Everyone today will be remembering what they were doing on this terrible anniversary, so here's my memory.
I slept.
Sue Ellen, my now-ex, and I were living in a suburb of DC back then, and much of my time was spent suffering from allergies I didn't know I had. (Apparently this is common in the DC area; the combination of air from the industrial North, the more rarefied Southern air, the proximity to the Atlantic and all those damn cherry blossoms frequently take a nasty toll on newcomers.) As a result, I spent a lot of time home sick from work, as I was on this particular sunny September day.
I was so dizzy I was barely able to walk straight, and almost overwhelmingly tired. Once Sue Ellen left for work--she caught a shuttle bus, which meant she left early, by 6:30 or so--I stumbled back to bed and stayed there, occasionally waking, looking at the beautiful sunshine, thinking maybe I should go out and get some fresh air. But I didn't, and I didn't turn on a TV or radio all day.

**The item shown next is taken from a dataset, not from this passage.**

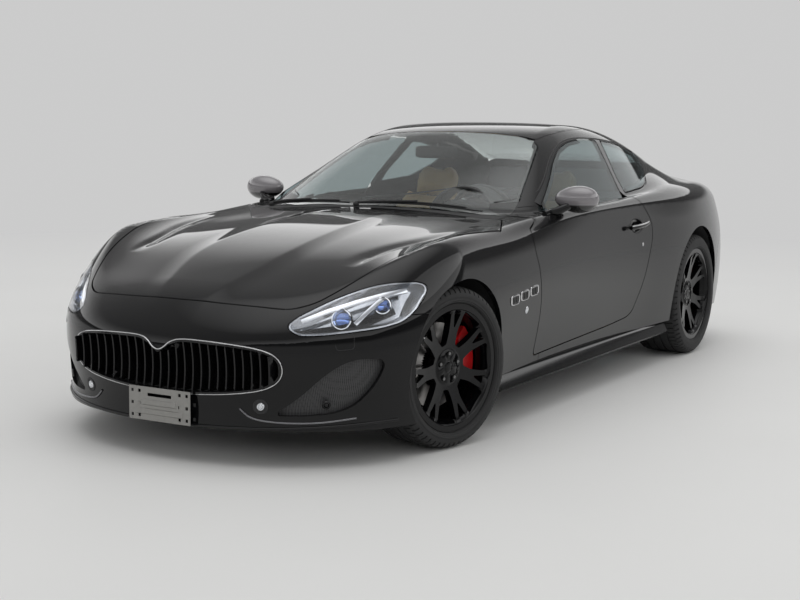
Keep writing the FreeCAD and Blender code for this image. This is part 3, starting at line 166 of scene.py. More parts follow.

I was awake but still in bed when I heard the front door opening. Stumbling out into the living room, I greeted Sue Ellen with a generic, "Hi, Dear, how was your day?"
She stared at me. "We spent the day in lockdown, until they finally gave us the go-ahead to travel."
I stood blinking, confused.
"Because of what happened," she continued. "The planes, the planes that smashed into the World Trade Center--The towers, they're all gone. And the plane that hit the Pentagon. And the other plane..." Her voice trailed off.
Swear to God, for a brief second, I thought she was just saying all this, a way to make her day sound a whole lot more interesting. But here eyes made it pretty clear, and lamely, I said, "You're not kidding, are you?"
"We're under attack," she said.
We turned on the TV and watched the footage, over and over and over, as everyone else did that day, each time we saw the planes hit or the towers fall as horrifying as the first, the dust and paper descending on lower Manhattan, the muted, disbelieving reactions of people on the street, the crowds shuffling like zombies across the Brooklyn Bridge, as if they could get away from the terrible new reality that still burned behind them.
We watched and watched, and beyond that, I have no memory of the rest of the day. Presumably we had dinner at some point, and finally went to bed. Our lives seemed insignificant compared with what happened, and living so close to the nation's capitol, there was no small amount of fear, a fear that would get worse with each passing day, as we wondered what new terror might come from such beautiful blue skies. But as that day turned to night, there was something else, a feeling that whatever had happened would somehow make us stronger, that out of the smoking remains of Ground Zero would emerge...something. A feeling, a sense that we had taken the worst, and yet we would endure.
What would happen next, well, that didn't matter. We knew, in the moment, who we were, and what we had to do.